Two lessons in listening

Radio 4 offers a course in developing the senses – if only the stars of Today in Parliament tuned in

9 August 2014

9:00 AM

9 August 2014

9:00 AM

Our hearing is the first of our senses to develop while we are in the womb. It’s the first connection we make to the life around us, and to other people. In a new series of The Listeners on Radio 4 (Tuesday) we heard from ‘professional’ listeners, whose lives depend on their highly developed use of this first and most crucial sense. We might hear, but do we always listen?

‘For me,’ says the barrister Helena Kennedy, ‘listening is the activity of hearing combined with the search for meaning, or the hidden meaning.’ When she cross-examines in court she has to work out on the spot whether someone is telling the truth. ‘To do that,’ says Kennedy, ‘you have to employ other senses.’ It’s about listening to what is beyond being said. ‘I can feel it,’ she says, ‘it’s visceral.’

The task of Carine Kennedy (no relation), who works as a conference interpreter and has translated for the Pope, the Queen and heads of state, might not seem comparable but in fact she also has to listen so intently that she can catch all the nuances, the subtext of what is being said. Perhaps surprisingly, she admitted, ‘I don’t render it in a neutral way. If I hear that someone’s angry, I will also express that anger.’ But she does need to convey clearly what is being said, which often is made more difficult because speakers at these big occasions tend to be nervous, and this makes them speak faster and faster. To keep up, Carine says, she has not only to absorb the sentence that’s being said but also at the same time to anticipate what the next sentence will be. Being one step ahead of the speaker is crucial, and this means understanding what lies behind the words she is actually hearing in that moment.

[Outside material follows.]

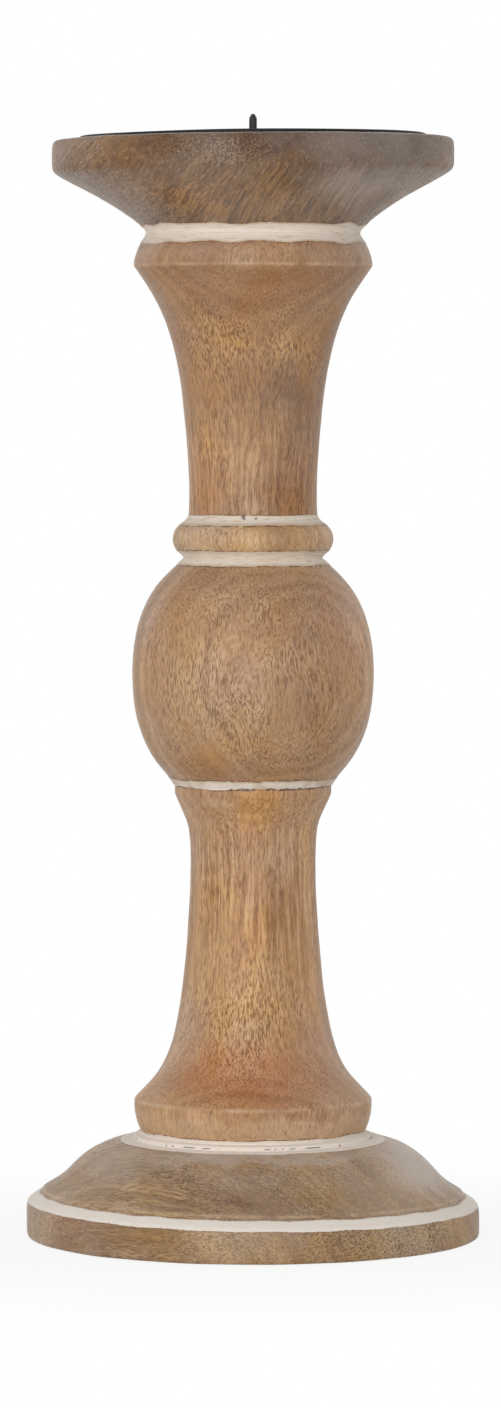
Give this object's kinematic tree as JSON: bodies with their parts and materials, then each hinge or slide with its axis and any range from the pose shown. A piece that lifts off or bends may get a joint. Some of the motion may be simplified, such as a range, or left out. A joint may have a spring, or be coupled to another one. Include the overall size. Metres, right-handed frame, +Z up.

Carine and her colleagues only work for half an hour at a time (and if the subject is very dense and difficult this is cut down to only 15 minutes) to ensure their concentration doesn’t flag. As an advocate, too, Helena Kennedy can’t afford to miss a word, a pause, a nuance. She has ‘to return to that person [under cross-examination] the very words that they have spoken only a few moments before’. You’ve got to have listened hard enough to be able to do that, she says. It’s a skill you have to learn.

Listening is natural, explains Mark Milton, founding director of Education 4 Peace, but it’s not habitual. Real listening needs to be taught, and especially in this conflict-ridden world. He campaigns to have ‘active listening’ included in the school curriculum, not for learning but for understanding. When people are listened to, he argues, they naturally tend to listen to others. It’s all about being able to imagine ourselves in the shoes of others. Yet listening of this kind is not valued in governance today (you only have to listen to Today in Parliament to recognise the truth of this).

The need for this kind of listening is something with which Iby would agree. She told us in The Listening Project (Friday and Sunday, Radio 4) that at the age of 20 she was incarcerated in Auschwitz, watching a fellow Jew dying in front of her simply because she was diabetic and was denied the drugs to keep her alive. She herself lived in fear every minute of every day. To be noticed spelt danger and the prospect of being the next young woman to disappear. Iby, though, survived and after the war was over she went back to her native Czechoslovakia and married a British army officer, who brought her to live in England. But she never talked about the war or her experience, not for 40 years until a chance friendship with Caroline, whom she met while making tea at church, encouraged her to reveal her story.

Why did she never say anything, not even to her husband? ‘I didn’t find it was necessary to remember.’ She says now, astonishingly, ‘it was such a short period of time when this happened… My years in England are much more important than those three to four years…’ She also knew that ‘she couldn’t possibly talk to my children about it because it’s a burden on the second generation’.

Her son did realise that she was hiding something and felt that ‘in a negative way’. But for Iby it was a matter of survival. By not looking back she protected herself from the ghosts of all those corpses. Now, though, she has begun talking about it and visiting schools to instil in children the belief that all people are equal and should be judged on their own merit and not for who they are. She read a poem in which she insists, ‘Listen to me please… Remember two things please. Under the skin we are all the same. And each of you can make a difference. So don’t disappoint me.’